Neither 'agreement' nor 'compromise' contemplates the imposition on parties a decision by somebody else. The terms do not include within their ambit an arbitration award howsoever secured. Where the settlement is not by voluntary act of the parties themselves, i.e., through the application of their own minds, it cannot be an agreement or compromise entered into by the parties. If a matter is left to be decided by a third person, then his decision would not be an agreement or compromise between the parties, but would be an award. Order 23, Rule 3, Civil P. C. does not contemplate an 'award' in the terminology of 'agreement orcompromise'. It is for this reason that proviso to Section 47 of the Arbitration Act was enacted. Similar was the view taken by a Full Bench of this Court in the case of Moradhwaj v. Bhudar Das : AIR1955All353 . It was observed: 'The words 'with the consent of all the parties interested' are intended to resolve the conflict that prevailed before the Act came into force. These words obviously have reference to the award. All the parties interested must consent to the 'award' being given effect to. Where they do not so consent, the award cannot be taken into consideration as a compromise or adjustment. The consent of the parties to the reference merely and not to the award can by no stretch of imagination be deemed to be a consent to the award itself as actually made.'
4. The application dated 7-9-1970 shows that the parties were contemplating a compromise and for that purpose had agreed to refer the dispute to arbitration and after the award was to be given, the suit wag to be decided in terms of the award. If the law did not permit the Court to decide the suit in terms of the award obtained in a manner not provided by the Arbitration Act, mere agreement of the parties that the suit be decided in terms of the award will not confer any power on the Court to decide the suit in terms of the award. The suit can be decided in terms of such an award only by treating it as a compromise or adjustment, but that too cannot be done unless both the parties consent thereto. This requirement about consent is embodied in the proviso to Section 47 of the Arbitration Act. The agreement mentioned in application No. 20-C could not amount to the consent to the award within the meaning of the proviso to Section 47 of the Arbitration Act, or even otherwise, because the consent had to be consent to the decision contained in the award and the same could not possibly be given before the award had been made. Consent contemplated by the proviso to Section 47 is the consent given after the award to the terms of the award and not the prior consent to be bound by the award. This was also the view taken by this Court in the case of : AIR1955All353 (supra). The award, not being consented to by the plaintiff after it was given by the arbitrators, could not be deemed to record the agreement or compromise between the parties and could not amount to a settlement of the dispute through compromise for the purpose of Order 23, Rule 3, Civil P. C.

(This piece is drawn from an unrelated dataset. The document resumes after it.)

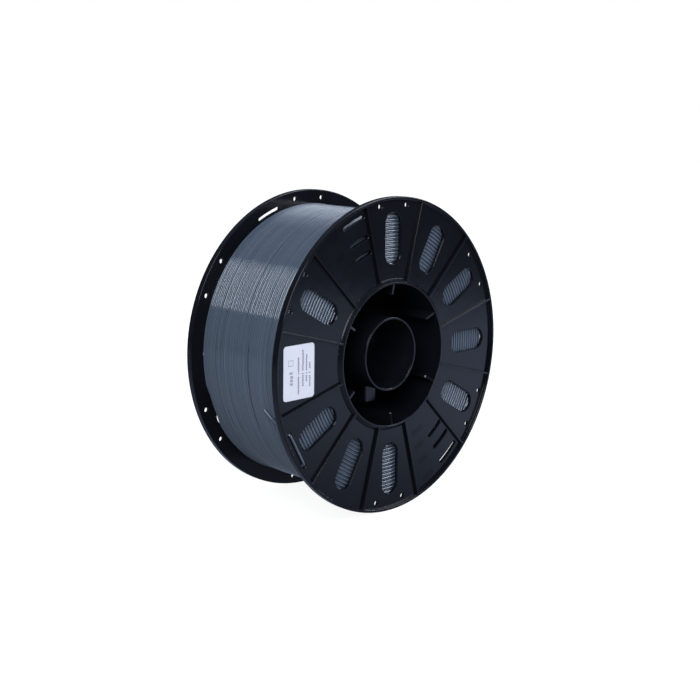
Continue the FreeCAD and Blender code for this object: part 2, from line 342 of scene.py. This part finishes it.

5. Learned counsel for the applicant cited the following cases for establishing the proposition that there can be a compromise within the meaning of Order 23, Rule 3, Civil P. C. even in cases where the final settlement is reached not directly but through the intervention of a third person : Kedar Nath v. Badri Prasad : AIR1972All453 ; Saheb Ram v. Ram Newaz : AIR1952All882 ; Munshi Singh v. Ewaz Singh : AIR1952All890 ; Munnaluri Venkateswarlu v. Vaddula Narasi Reddy : AIR1961AP71 ; (Hakim) Bashir Ahmed v. Sadiq Ali, AIR 1929 Oudh 451; Mohammad Abdur Razaque v. Abdul Majid : AIR1957Pat656 ; Rameshwar Lal v. Mangi Lal : AIR1964Pat374 . These are cases where the Court had decided the suit either on the basis of special oath or on the basis of some specific material agreed by the parties to be taken as final basis for the decision of the dispute. All the cases cited were the cases in which the question was about the maintainability of appeal where a decision was given by the Court in the aforesaid circumstances and it was held that in such circumstances there was no right of appeal. Such cases can provide no authority for holding that an award given otherwise than in accordance with the provisions of the Arbitration Act, would be deemed to be a compromise within the meaning of either Order 23, Rule 3, Civil P. C. or the proviso to Section 47 of the Arbitration Act. None of the cases cited by the learned counsel dealt with the proviso to Section 47 of the Arbitration Act or its effect on the provisions of Order 23, Rule 3, Civil P. C. It is not necessary, therefore, to discuss the cases separately or in further detail.
6. The courts below thus have committed no error in refusing to decide the suit in terms of the award relied upon by the defendant. The revision, accordingly, fails and is dismissed with costs.